* Start COLLECTED MATERIAL *

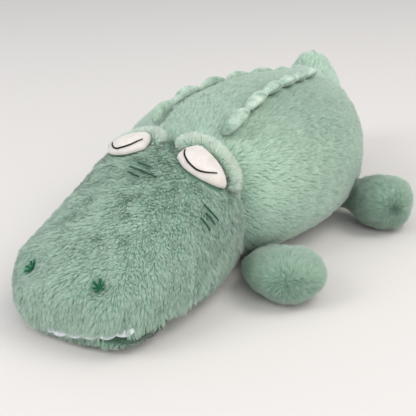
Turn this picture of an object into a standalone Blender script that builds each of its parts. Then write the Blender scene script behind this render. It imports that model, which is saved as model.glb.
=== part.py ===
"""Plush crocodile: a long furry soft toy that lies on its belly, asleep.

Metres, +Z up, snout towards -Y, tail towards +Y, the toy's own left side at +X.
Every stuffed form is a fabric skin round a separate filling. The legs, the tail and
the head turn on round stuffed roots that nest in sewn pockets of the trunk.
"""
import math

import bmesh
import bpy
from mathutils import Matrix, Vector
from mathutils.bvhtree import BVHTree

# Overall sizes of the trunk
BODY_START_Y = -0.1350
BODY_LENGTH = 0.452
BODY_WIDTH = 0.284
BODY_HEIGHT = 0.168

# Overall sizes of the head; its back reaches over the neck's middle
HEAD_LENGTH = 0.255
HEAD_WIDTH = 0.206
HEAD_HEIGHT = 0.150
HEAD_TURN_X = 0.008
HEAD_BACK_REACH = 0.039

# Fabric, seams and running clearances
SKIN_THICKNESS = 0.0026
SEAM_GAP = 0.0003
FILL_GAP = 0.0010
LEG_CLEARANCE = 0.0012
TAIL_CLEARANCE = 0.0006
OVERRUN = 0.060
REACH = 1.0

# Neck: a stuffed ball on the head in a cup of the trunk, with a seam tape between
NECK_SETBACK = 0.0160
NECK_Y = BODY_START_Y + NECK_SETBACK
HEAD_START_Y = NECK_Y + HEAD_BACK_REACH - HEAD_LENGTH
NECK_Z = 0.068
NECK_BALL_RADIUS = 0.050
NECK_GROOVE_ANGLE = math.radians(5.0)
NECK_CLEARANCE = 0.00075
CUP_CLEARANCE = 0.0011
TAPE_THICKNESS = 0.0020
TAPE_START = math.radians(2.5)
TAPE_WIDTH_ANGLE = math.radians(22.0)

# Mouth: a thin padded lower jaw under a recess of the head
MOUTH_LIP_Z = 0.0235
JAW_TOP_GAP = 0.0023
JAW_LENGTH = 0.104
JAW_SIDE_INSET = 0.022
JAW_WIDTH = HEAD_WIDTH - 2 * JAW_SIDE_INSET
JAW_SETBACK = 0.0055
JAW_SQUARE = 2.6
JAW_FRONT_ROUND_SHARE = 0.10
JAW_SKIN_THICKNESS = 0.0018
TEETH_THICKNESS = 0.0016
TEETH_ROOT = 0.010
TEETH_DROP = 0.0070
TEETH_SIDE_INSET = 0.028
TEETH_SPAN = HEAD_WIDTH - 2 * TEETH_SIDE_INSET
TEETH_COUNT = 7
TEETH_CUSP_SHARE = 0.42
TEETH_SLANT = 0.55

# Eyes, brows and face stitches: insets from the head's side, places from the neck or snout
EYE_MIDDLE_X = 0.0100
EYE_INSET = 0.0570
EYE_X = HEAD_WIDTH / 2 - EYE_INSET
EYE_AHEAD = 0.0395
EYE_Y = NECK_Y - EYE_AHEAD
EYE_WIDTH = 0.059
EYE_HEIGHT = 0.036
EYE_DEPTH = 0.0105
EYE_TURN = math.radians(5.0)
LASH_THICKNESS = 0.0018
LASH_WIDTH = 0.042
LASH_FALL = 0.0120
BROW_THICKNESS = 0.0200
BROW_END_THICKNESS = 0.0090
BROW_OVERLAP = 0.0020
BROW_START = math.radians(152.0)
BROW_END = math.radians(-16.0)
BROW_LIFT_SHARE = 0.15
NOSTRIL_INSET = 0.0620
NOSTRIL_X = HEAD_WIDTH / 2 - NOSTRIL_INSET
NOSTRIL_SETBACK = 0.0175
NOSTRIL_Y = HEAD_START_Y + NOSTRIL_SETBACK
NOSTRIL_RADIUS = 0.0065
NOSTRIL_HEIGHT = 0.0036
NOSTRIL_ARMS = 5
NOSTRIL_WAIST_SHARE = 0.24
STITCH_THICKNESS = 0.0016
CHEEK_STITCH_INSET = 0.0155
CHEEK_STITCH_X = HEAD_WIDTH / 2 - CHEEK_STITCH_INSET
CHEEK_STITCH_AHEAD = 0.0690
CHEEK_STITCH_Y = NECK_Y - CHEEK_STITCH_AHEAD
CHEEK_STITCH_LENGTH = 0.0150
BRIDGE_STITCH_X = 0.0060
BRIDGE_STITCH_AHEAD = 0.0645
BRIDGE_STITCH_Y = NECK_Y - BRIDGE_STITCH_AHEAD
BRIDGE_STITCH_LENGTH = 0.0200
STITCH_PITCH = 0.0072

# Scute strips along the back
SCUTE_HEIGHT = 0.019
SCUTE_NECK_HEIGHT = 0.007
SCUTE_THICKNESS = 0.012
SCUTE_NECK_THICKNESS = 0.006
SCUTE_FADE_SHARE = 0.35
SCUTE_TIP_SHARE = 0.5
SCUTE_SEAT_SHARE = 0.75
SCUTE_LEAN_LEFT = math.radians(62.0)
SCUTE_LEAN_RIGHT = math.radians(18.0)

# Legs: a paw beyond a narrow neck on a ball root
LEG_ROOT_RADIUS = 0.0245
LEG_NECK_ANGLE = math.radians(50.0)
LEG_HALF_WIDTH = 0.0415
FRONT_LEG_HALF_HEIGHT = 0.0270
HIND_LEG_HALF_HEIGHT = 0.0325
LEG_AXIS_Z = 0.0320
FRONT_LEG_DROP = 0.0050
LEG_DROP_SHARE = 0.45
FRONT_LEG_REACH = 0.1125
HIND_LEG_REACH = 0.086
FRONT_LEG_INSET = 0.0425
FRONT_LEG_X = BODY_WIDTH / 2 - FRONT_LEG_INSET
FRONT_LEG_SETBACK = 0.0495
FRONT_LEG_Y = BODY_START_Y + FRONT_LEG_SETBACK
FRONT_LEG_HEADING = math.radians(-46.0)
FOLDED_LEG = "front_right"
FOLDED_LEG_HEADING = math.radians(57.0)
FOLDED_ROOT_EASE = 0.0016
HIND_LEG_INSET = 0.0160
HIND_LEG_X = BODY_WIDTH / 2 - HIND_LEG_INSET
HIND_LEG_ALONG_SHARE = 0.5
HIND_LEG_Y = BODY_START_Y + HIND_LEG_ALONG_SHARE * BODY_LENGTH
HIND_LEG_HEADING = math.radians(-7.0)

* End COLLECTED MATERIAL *

AIM –
Output all of the material, please, exactly as it stands.

THE RESULT –
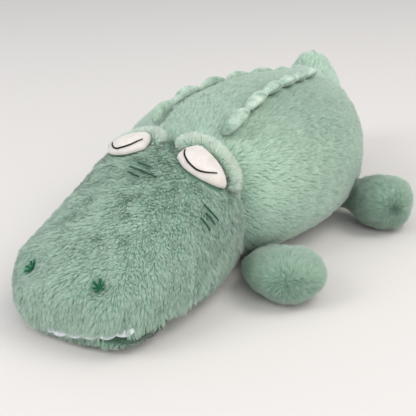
Turn this picture of an object into a standalone Blender script that builds each of its parts. Then write the Blender scene script behind this render. It imports that model, which is saved as model.glb.
=== part.py ===
"""Plush crocodile: a long furry soft toy that lies on its belly, asleep.

Metres, +Z up, snout towards -Y, tail towards +Y, the toy's own left side at +X.
Every stuffed form is a fabric skin round a separate filling. The legs, the tail and
the head turn on round stuffed roots that nest in sewn pockets of the trunk.
"""
import math

import bmesh
import bpy
from mathutils import Matrix, Vector
from mathutils.bvhtree import BVHTree

# Overall sizes of the trunk
BODY_START_Y = -0.1350
BODY_LENGTH = 0.452
BODY_WIDTH = 0.284
BODY_HEIGHT = 0.168

# Overall sizes of the head; its back reaches over the neck's middle
HEAD_LENGTH = 0.255
HEAD_WIDTH = 0.206
HEAD_HEIGHT = 0.150
HEAD_TURN_X = 0.008
HEAD_BACK_REACH = 0.039

# Fabric, seams and running clearances
SKIN_THICKNESS = 0.0026
SEAM_GAP = 0.0003
FILL_GAP = 0.0010
LEG_CLEARANCE = 0.0012
TAIL_CLEARANCE = 0.0006
OVERRUN = 0.060
REACH = 1.0

# Neck: a stuffed ball on the head in a cup of the trunk, with a seam tape between
NECK_SETBACK = 0.0160
NECK_Y = BODY_START_Y + NECK_SETBACK
HEAD_START_Y = NECK_Y + HEAD_BACK_REACH - HEAD_LENGTH
NECK_Z = 0.068
NECK_BALL_RADIUS = 0.050
NECK_GROOVE_ANGLE = math.radians(5.0)
NECK_CLEARANCE = 0.00075
CUP_CLEARANCE = 0.0011
TAPE_THICKNESS = 0.0020
TAPE_START = math.radians(2.5)
TAPE_WIDTH_ANGLE = math.radians(22.0)

# Mouth: a thin padded lower jaw under a recess of the head
MOUTH_LIP_Z = 0.0235
JAW_TOP_GAP = 0.0023
JAW_LENGTH = 0.104
JAW_SIDE_INSET = 0.022
JAW_WIDTH = HEAD_WIDTH - 2 * JAW_SIDE_INSET
JAW_SETBACK = 0.0055
JAW_SQUARE = 2.6
JAW_FRONT_ROUND_SHARE = 0.10
JAW_SKIN_THICKNESS = 0.0018
TEETH_THICKNESS = 0.0016
TEETH_ROOT = 0.010
TEETH_DROP = 0.0070
TEETH_SIDE_INSET = 0.028
TEETH_SPAN = HEAD_WIDTH - 2 * TEETH_SIDE_INSET
TEETH_COUNT = 7
TEETH_CUSP_SHARE = 0.42
TEETH_SLANT = 0.55

# Eyes, brows and face stitches: insets from the head's side, places from the neck or snout
EYE_MIDDLE_X = 0.0100
EYE_INSET = 0.0570
EYE_X = HEAD_WIDTH / 2 - EYE_INSET
EYE_AHEAD = 0.0395
EYE_Y = NECK_Y - EYE_AHEAD
EYE_WIDTH = 0.059
EYE_HEIGHT = 0.036
EYE_DEPTH = 0.0105
EYE_TURN = math.radians(5.0)
LASH_THICKNESS = 0.0018
LASH_WIDTH = 0.042
LASH_FALL = 0.0120
BROW_THICKNESS = 0.0200
BROW_END_THICKNESS = 0.0090
BROW_OVERLAP = 0.0020
BROW_START = math.radians(152.0)
BROW_END = math.radians(-16.0)
BROW_LIFT_SHARE = 0.15
NOSTRIL_INSET = 0.0620
NOSTRIL_X = HEAD_WIDTH / 2 - NOSTRIL_INSET
NOSTRIL_SETBACK = 0.0175
NOSTRIL_Y = HEAD_START_Y + NOSTRIL_SETBACK
NOSTRIL_RADIUS = 0.0065
NOSTRIL_HEIGHT = 0.0036
NOSTRIL_ARMS = 5
NOSTRIL_WAIST_SHARE = 0.24
STITCH_THICKNESS = 0.0016
CHEEK_STITCH_INSET = 0.0155
CHEEK_STITCH_X = HEAD_WIDTH / 2 - CHEEK_STITCH_INSET
CHEEK_STITCH_AHEAD = 0.0690
CHEEK_STITCH_Y = NECK_Y - CHEEK_STITCH_AHEAD
CHEEK_STITCH_LENGTH = 0.0150
BRIDGE_STITCH_X = 0.0060
BRIDGE_STITCH_AHEAD = 0.0645
BRIDGE_STITCH_Y = NECK_Y - BRIDGE_STITCH_AHEAD
BRIDGE_STITCH_LENGTH = 0.0200
STITCH_PITCH = 0.0072

# Scute strips along the back
SCUTE_HEIGHT = 0.019
SCUTE_NECK_HEIGHT = 0.007
SCUTE_THICKNESS = 0.012
SCUTE_NECK_THICKNESS = 0.006
SCUTE_FADE_SHARE = 0.35
SCUTE_TIP_SHARE = 0.5
SCUTE_SEAT_SHARE = 0.75
SCUTE_LEAN_LEFT = math.radians(62.0)
SCUTE_LEAN_RIGHT = math.radians(18.0)

# Legs: a paw beyond a narrow neck on a ball root
LEG_ROOT_RADIUS = 0.0245
LEG_NECK_ANGLE = math.radians(50.0)
LEG_HALF_WIDTH = 0.0415
FRONT_LEG_HALF_HEIGHT = 0.0270
HIND_LEG_HALF_HEIGHT = 0.0325
LEG_AXIS_Z = 0.0320
FRONT_LEG_DROP = 0.0050
LEG_DROP_SHARE = 0.45
FRONT_LEG_REACH = 0.1125
HIND_LEG_REACH = 0.086
FRONT_LEG_INSET = 0.0425
FRONT_LEG_X = BODY_WIDTH / 2 - FRONT_LEG_INSET
FRONT_LEG_SETBACK = 0.0495
FRONT_LEG_Y = BODY_START_Y + FRONT_LEG_SETBACK
FRONT_LEG_HEADING = math.radians(-46.0)
FOLDED_LEG = "front_right"
FOLDED_LEG_HEADING = math.radians(57.0)
FOLDED_ROOT_EASE = 0.0016
HIND_LEG_INSET = 0.0160
HIND_LEG_X = BODY_WIDTH / 2 - HIND_LEG_INSET
HIND_LEG_ALONG_SHARE = 0.5
HIND_LEG_Y = BODY_START_Y + HIND_LEG_ALONG_SHARE * BODY_LENGTH
HIND_LEG_HEADING = math.radians(-7.0)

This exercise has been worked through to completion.